[Exercise task]
Tally the lines in the data that follows that include the word "code", and report nothing but the total.

Available data start

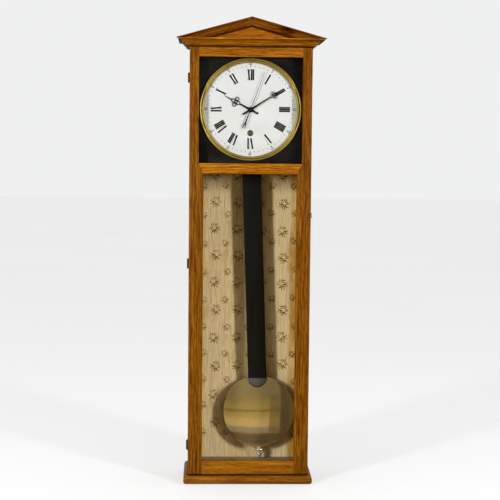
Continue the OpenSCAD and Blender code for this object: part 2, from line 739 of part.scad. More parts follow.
// Coiled spring drawn as a flat spiral that rests against the drum wall
spring_t = 0.6;
module mainspring() {
    turns = 9;
    steps = 24 * turns;
    r0 = barrel_arbor_r + 7;
    r1 = barrel_r - 2 - spring_t - 0.05;
    side = [for (i = [0 : steps]) [r0 + (r1 - r0) * i / steps, i * 15]];
    color("slategray") slab(drum_d + 1, drum_t - 4.5) from_dial(barrel_at) polygon(concat(
        [for (q = side) polar(q[0] + spring_t, q[1])],
        [for (i = [steps : -1 : 0]) polar(side[i][0], side[i][1])]));
}
module arbor_body(p, d0, d1) {
    bar(p, arbor_r, d0, d1);
}
module second_wheel() {
    color("gold") {
        slab(second_d, thin_t) from_dial(second_at)
            crossed_wheel(second_m, second_n, second_turn, 3, 8, 5, 3);
        slab(great_d - pinion_over, wheel_t + pinion_over - drum_clear) from_dial(second_at)
            gear(great_m, second_pin_n, no_turn);
        bar(second_at, 2.2, great_d + wheel_t - drum_clear, second_d);
        bar(second_at, 4, second_d + thin_t, second_d + thin_t + 2);
        arbor_body(second_at, second_d + thin_t, back_plate_d - 0.5);
        bar(second_at, 1, back_plate_d - 1, back_back_d - 0.3);
        bar(second_at, 1, front_plate_d + 0.3, great_d);
    }
}
module hour_arbor_wheel() {
    color("gold") {
        slab(hour_arbor_d, thin_t) from_dial(hour_arbor)
            crossed_wheel(arbor_m, hour_arbor_n, hour_arbor_turn, 2.6, 7, 6, 2.6);
        slab(second_d - 1, thin_t + 2.6) from_dial(hour_arbor) gear(second_m, hour_pin_n, no_turn);
        slab(motion_d, motion_t) from_dial(hour_arbor) gear(motion_m, motion_n, no_turn);
        bar(hour_arbor, 3, motion_d + motion_t, motion_d + motion_t + 1.5);
        arbor_body(hour_arbor, motion_d - 1, back_plate_d - 0.5);
        bar(hour_arbor, 1, back_plate_d - 1, back_back_d - 0.3);
        bar(hour_arbor, 3.4, hour_arbor_d + thin_t, hour_arbor_d + thin_t + 3);
    }
}
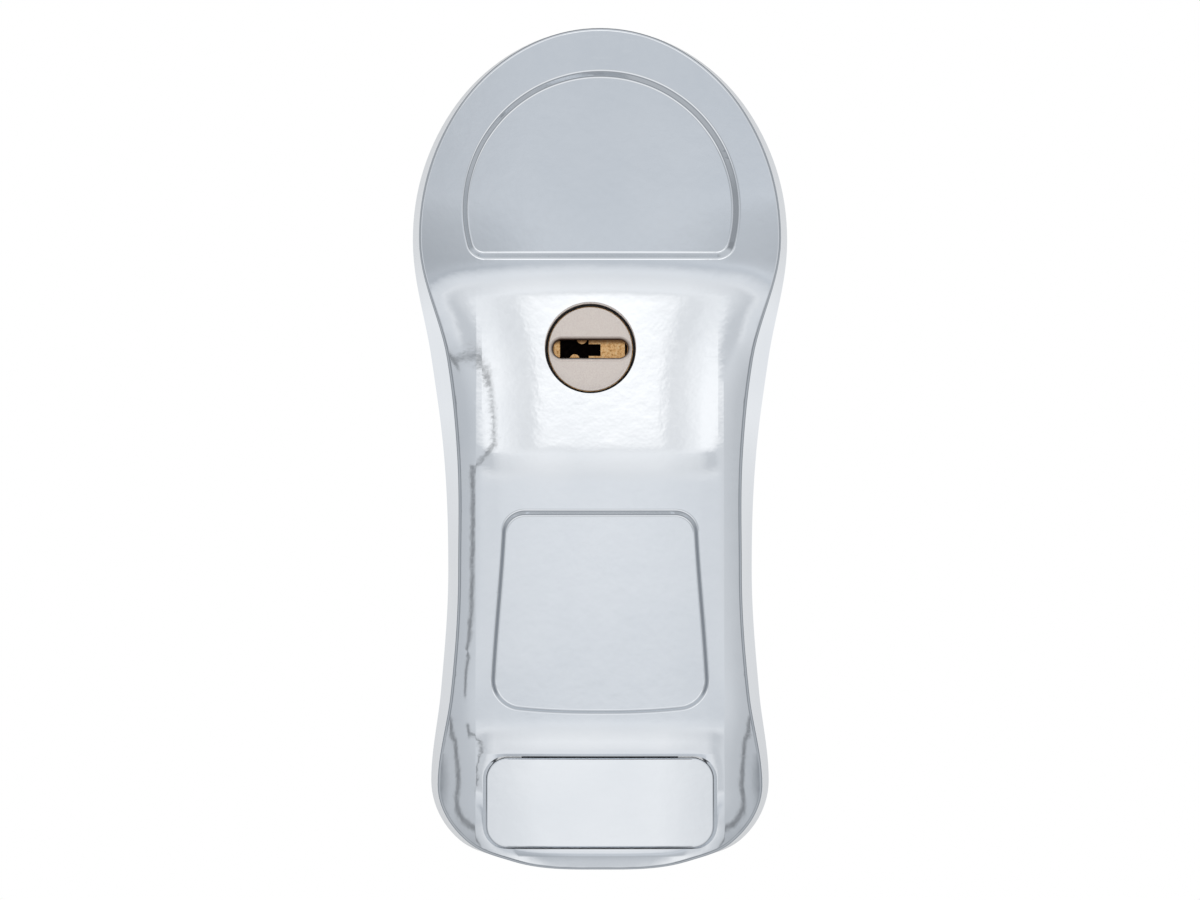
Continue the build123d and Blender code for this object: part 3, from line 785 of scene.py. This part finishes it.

Available data end

[Output]
2